8 Responses to “Roger McNamee: Everything is changing”

  1. Hans Robert says:

    Some good points there, but a lot of crap too.

  2. daemon23 says:

    He’s mostly bang on on social, but he doesn’t understand the Open Source movement or Google’s relationship to it, and he really doesn’t understand HTML5.

  3. econimonium says:

    I agree he doesn’t understand HTML5 at all. Neither does he really understand what is happening with Apple, as far as I’m concerned. This was said of them in the 80s and we know what happened there.

    Hardware is always a dead end. Keep repeating this until it sinks in. Software is what makes the day, and if you don’t treat developers right, or you close your system and start dictating the rules, developers won’t develop on your systems if there is one with no rules. Secondly, I travel for my job in tech…A LOT. I pretty much don’t see any iPads anywhere. Isn’t that funny? I mean, it’s really noticeable. I look for it. Which makes me honestly wonder how many of them are paperweights. I also teach at the college level. I don’t see many of them there either. So where are they? What are they being used for? I see laptops everywhere, but hardly any iPads. (And the ones I see have their owners tilting them everywhere to see. I notice that too)
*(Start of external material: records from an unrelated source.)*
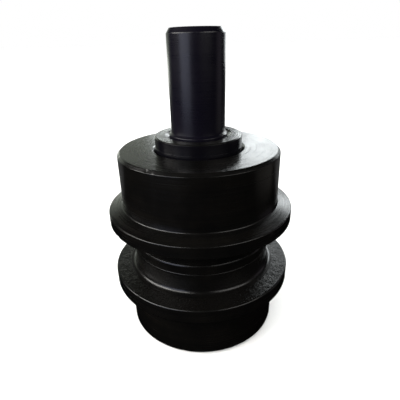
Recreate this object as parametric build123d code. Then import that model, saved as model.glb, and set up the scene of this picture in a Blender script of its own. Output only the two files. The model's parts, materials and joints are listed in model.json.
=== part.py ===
from build123d import *

import os
from math import cos, radians, sin

# Single-shaft track carrier roller of a small excavator, built as its real pieces.
#
# The roller stands on its cover end: +Z runs along its axis towards the free end of the shaft, and the
# origin is the centre of the flat cover end. The shell turns on two bushes about a fixed shaft, which sticks
# out at the top, where the machine's bracket grips it. The shell is two forgings, welded together in the
# middle of the waist, and it is full of oil: a pair of lapped seal rings keeps the oil in at the shaft end,
# and a cover with an O-ring, held by a snap ring, keeps it in at the other.

# ---- Driving dimensions, in millimetres -------------------------------------------------------------
tread_d = 92.0  # the two bands that the chain's rails run on
flange_d = 108.5
waist_d = 83.0
shell_length = 112.0
pin_d = 30.0  # the free end of the shaft, which the bracket grips
pin_stickout = 61.0  # from the shell's end face to the tip of the shaft
journal_d = 32.0  # where the bushes run
collar_d = 49.0
collar_stickout = 7.5

tread_r = tread_d / 2
flange_r = flange_d / 2
waist_r = waist_d / 2
pin_r = pin_d / 2
journal_r = journal_d / 2
collar_r = collar_d / 2

# ---- Fits -----------------------------------------------------------------------------------------------
fit_gap = 0.02  # radial room between two pieces of one body that touch
overshoot = 1.0  # how far a cutting solid reaches past the surface that it opens

# ---- Outside of the shell, as heights above the cover end -------------------------------------------
weld_z = shell_length / 2
upper_flange_root_z = 81.1
upper_flange_rim_top_z = 78.4
upper_flange_rim_bottom_z = 71.4
upper_flange_neck_z = 69.8
lower_flange_neck_z = 40.8
lower_flange_rim_top_z = 40.0
lower_flange_rim_bottom_z = 31.3
lower_flange_root_z = 26.7
upper_flange_root_fillet = 1.0
upper_flange_rim_round = 0.7
upper_flange_neck_fillet = 1.8
lower_flange_root_fillet = 1.2
lower_flange_rim_bottom_round = 1.6
lower_flange_rim_top_round = 1.0
lower_flange_neck_fillet = 3.0
shaft_end_chamfer = 1.6
cover_end_chamfer = 2.0
weld_width = 6.0
weld_depth = 6.0
weld_crown = 0.25

# ---- Inside of the shell ------------------------------------------------------------------------------
bush_wall = 2.0
bush_length = 22.0
bush_clearance = 0.03
bush_bevel = 0.5
oil_cavity_r = 24.0
oil_cavity_top_fillet = 3.0
oil_cavity_bottom_fillet = 2.0
mouth_gap = 0.7
mouth_depth = 8.5
mouth_chamfer = 1.0
seal_chamber_r = 21.9
seal_chamber_flare = 0.4
seal_chamber_depth = 8.0
cover_bore_r = 27.0
cover_bore_chamfer = 1.0
snap_groove_r = 28.7
snap_groove_z = 3.0
snap_groove_width = 2.2

mouth_r = collar_r + mouth_gap
mouth_floor_z = shell_length - mouth_depth
seal_floor_z = mouth_floor_z - seal_chamber_depth
bush_outer_r = journal_r + bush_clearance + bush_wall
upper_bush_top_z = seal_floor_z - bush_bevel
upper_bush_bottom_z = upper_bush_top_z - bush_length

# ---- Stack at the cover end, from the snap ring upwards -----------------------------------------------
play = 0.1  # between the thrust plate and each washer
seating = 0.05  # between a washer and the piece that it lies on
cover_bottom_z = snap_groove_z + snap_groove_width
cover_disc_thickness = 8.0
cover_height = 13.0
cover_recess_r = 19.0
cover_dish_r = 19.0
cover_dish_depth = 1.5
washer_thickness = 2.0
washer_bevel = 0.2
washer_rim_gap = 0.3  # from a washer's rim to the cover bore
washer_bore_margin = 1.0  # from a washer's bore out from what passes through it
plate_thickness = 6.0
plate_r = 24.0
plate_bevel = 0.8

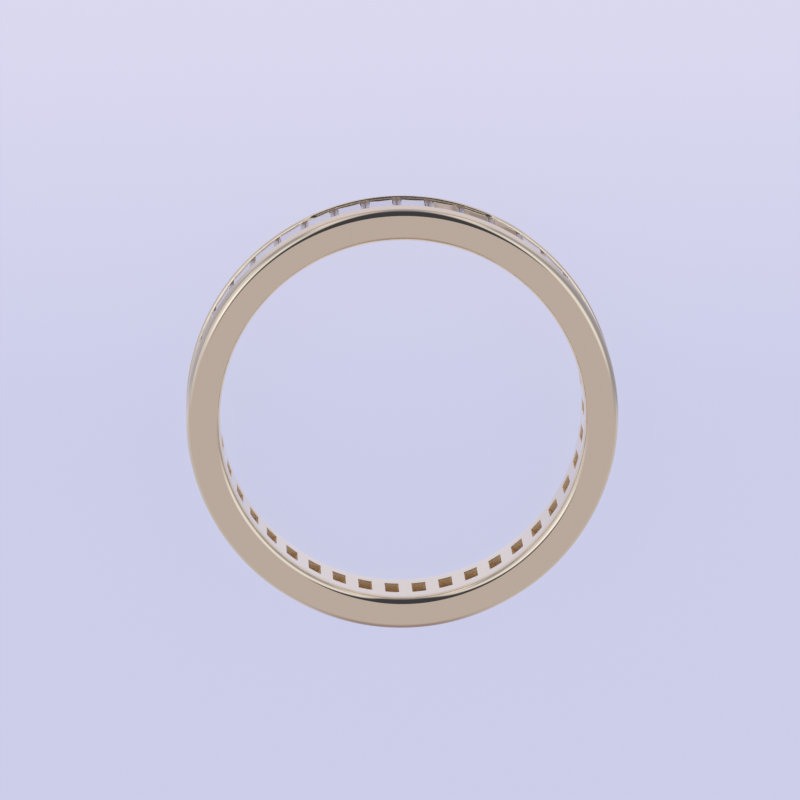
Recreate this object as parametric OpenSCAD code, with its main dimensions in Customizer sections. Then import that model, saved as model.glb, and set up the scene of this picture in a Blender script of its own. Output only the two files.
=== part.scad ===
// Full circle ring: baguette stones laid side by side in a channel between two rails.
// The ring lies on one flat side face, its axis is +Z, and +Y is its top as it is worn.

/* [Band] */
// Inside diameter, the finger size
inner_diameter = 17.3; // [15.7:0.1:19.8]
// Width of the band along the finger
band_width = 3.7; // [3.5:0.1:4.2]
// Thickness from the inside wall to the crest of the rails
band_thickness = 1.62; // [1.56:0.01:1.9]
// Slope of the rail tops from their crest down to the side faces, in degrees
rail_slope = 10; // [2:1:12]
// Radius of the round between a rail top and its side face
outer_round = 0.36; // [0.2:0.01:0.4]
// Radius of the round between the inside wall and a side face
inner_round = 0.35; // [0.1:0.01:0.4]
// Radius of the lip where a rail top meets the channel
lip_round = 0.08; // [0.05:0.01:0.1]

/* [Channel] */
// Clear width between the two rails
channel_width = 2.3; // [2:0.05:2.4]
// Thickness of the floor between the channel and the finger
floor_thickness = 0.45; // [0.3:0.05:0.5]
// Depth of the groove in each rail that holds the ends of the stones
groove_depth = 0.125; // [0.1:0.005:0.15]
// Space between a stone and the walls of its groove
seat_clearance = 0.025; // [0.02:0.005:0.04]
// Size of each window along the finger
window_length = 1.58; // [1.2:0.02:1.8]
// Size of each window round the finger
window_width = 0.65; // [0.4:0.01:0.75]

/* [Stones] */
// Number of stones, each with one window behind it
stone_count = 42; // [40:1:42]
// Turn of the first stone, clockwise from the top of the band, in degrees
first_stone_turn = 3.09; // [0:0.01:8.57]
// Gap between neighbouring stones at their girdles
stone_gap = 0.026; // [0.02:0.002:0.05]
// Depth of the tables below the crest of the rails
table_recess = 0.12; // [0.1:0.005:0.16]
// Height of the crown, from the girdle to the table
crown_height = 0.15; // [0.1:0.01:0.16]
// Slope of the crown facets from the table, in degrees
crown_angle = 37; // [34:1:42]
// Thickness of the girdle
girdle_height = 0.04; // [0.02:0.01:0.05]
// Depth of the pavilion, from the girdle to the keel
pavilion_depth = 0.58; // [0.45:0.01:0.6]
// Share of the pavilion depth taken by its upper, steeper step
pavilion_step = 0.45; // [0.35:0.05:0.55]
// Width of the flat keel
keel_width = 0.05; // [0.03:0.01:0.1]
// Length of the flat keel
keel_length = 1.3; // [1:0.05:1.5]

/* [Hidden] */
$fn = 180;
spare = 1;
inner_r = inner_diameter / 2;
half_band = band_width / 2;
half_channel = channel_width / 2;
// A round's circle stands this far proud of its two edges, so that it crosses them cleanly
proud = 0.0002;

// Depths below the tables of the stones
girdle_top = crown_height;
girdle_foot = girdle_top + girdle_height;
step_depth = girdle_foot + pavilion_step * pavilion_depth;
keel_depth = girdle_foot + pavilion_depth;
table_r = inner_r + band_thickness - table_recess;

stone_pitch = 360 / stone_count;
stone_width = 2 * (table_r - girdle_foot) * tan(stone_pitch / 2) - stone_gap;
stone_length = channel_width + 2 * (groove_depth - seat_clearance);
crown_run = crown_height / tan(crown_angle);
// Share of the way in to the keel at which the upper step of the pavilion ends
step_inset_across = 0.36;
step_inset_along = 0.3;

function stone_name(i) = str("baguette_", i < 10 ? "0" : "", i);
function mix(a, b, share) = a + (b - a) * share;
function unit(v) = v / norm(v);

// One stone's section: minus its depth below the table, then distance to either side
function stone_section(half, half_keel, inset) =
    let (side = [
        [0, half - crown_run],
        [-girdle_top, half],
        [-girdle_foot, half],
        [-step_depth, mix(half, half_keel, inset)],
        [-keel_depth, half_keel],
    ])
    concat(side, [for (i = [len(side) - 1 : -1 : 0]) [side[i][0], -side[i][1]]]);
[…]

    So I guess I saying…yawn. Heard it all before, wasn’t the Segway going to “revolutionize travel! the car is dead! cities will be designed around these!” Whatever. There are two things of interest here:
    Google is now a complete failure for searching because of the SEO. So watch to see what happens next.
    Social Media is a feature not software or SaaS any more. That is true.
    I will add, Twitter is dead but doesn’t know it. Look at the actual stats to find out who is tweeting and who is paying attention. The answer is smaller than you think.

  4. vader says:

    Taking a quick look at HTML5, it is still in development not yet a finished product. There is a problem with proprietary vs open source apps and what browsers will support what. Those of us around in the browser wars of the late 1990s remember the chaos of a browser incompatibility.

    Apple has always been about control of its products and delivers a premium product at a premium price. Many folks do not want to pay that premium which limits Apples appeal.

    I also question his view that capital is cheap and consumers despite the threat of UE and being UE are eager to spend. The two seem compatible to me. In his protected economic class a lot of folks may not be affected.

  5. blueoysterjoe says:

    I don’t buy everything this guy is selling, but I 100% agree about Social.

    Facebook wasn’t the killer app. Seeing your old high school friends grow fat was the killer app. And pretty much anyone can provide that kind of service. And everyone should.

    I am not completely sold that Apple is going to eat everyone’s lunch. I love my iPhone, but Apple still feels boutique to me. Granted, there’s a lot of money available for boutique products, but my parents are on Facebook and they aren’t on Apple, and I think that is notable.

    Also, as ghoulish as it sounds, I wonder if Apple is still too beholden to the personal genius of its founder.

    Still, I’m happy to be wrong. I want great products that give me what I want. If Apple can provide it, I’m sold.

  6. BobCarver says:

    What an Apple fanboy he is! Android has 33% marketshare to Apple’s 25% for smartphones and 30% global marketshare for tablets. Looks like Apple is yesterday’s news.

  7. daemon23 says:

    The “Google is a failure due to SEO” idea is a little off the mark from my perspective. Google’s algorithmic search is being gamed pretty successfully, but Google Plus has some bits that suggest Google is aware of that and is trying to leverage social networking to improve its behavior. Saying Google is a failure seems premature.

    (Related and worth reading: http://paul.kedrosky.com/archives/2011/01/curation_is_the.html )

  8. RecencyEffect says:

    So much wrong in this. Google has battled SEO since the company has formed, this is nothing new and google still employs really smart people so to say that battle is lost and SEO has won is pretty far fetched.

    As to all the HTML5 points, HTML5 doesn’t allow much that we can’t already do. The only difference is that most of these systems are proprietary currently, and expensive. HTML5 may democratise this sort of functionality, but in terms of removing limits on creativity – that’s rubbish. There are beautiful apps all over the web and moving from their current (often flash based) platform to HTML5 just exposes them to implementation differences between browsers rather than offering a killer feature that just can’t be done currently.

    People who say “HTML5 will change everything” probably thought that by 2002 we would be buying pets online as well. HTML5 codifies and attempts to standardise things which we currently do in a variety of ways but it isn’t a silver bullet for anything, certainly not the way it is described here.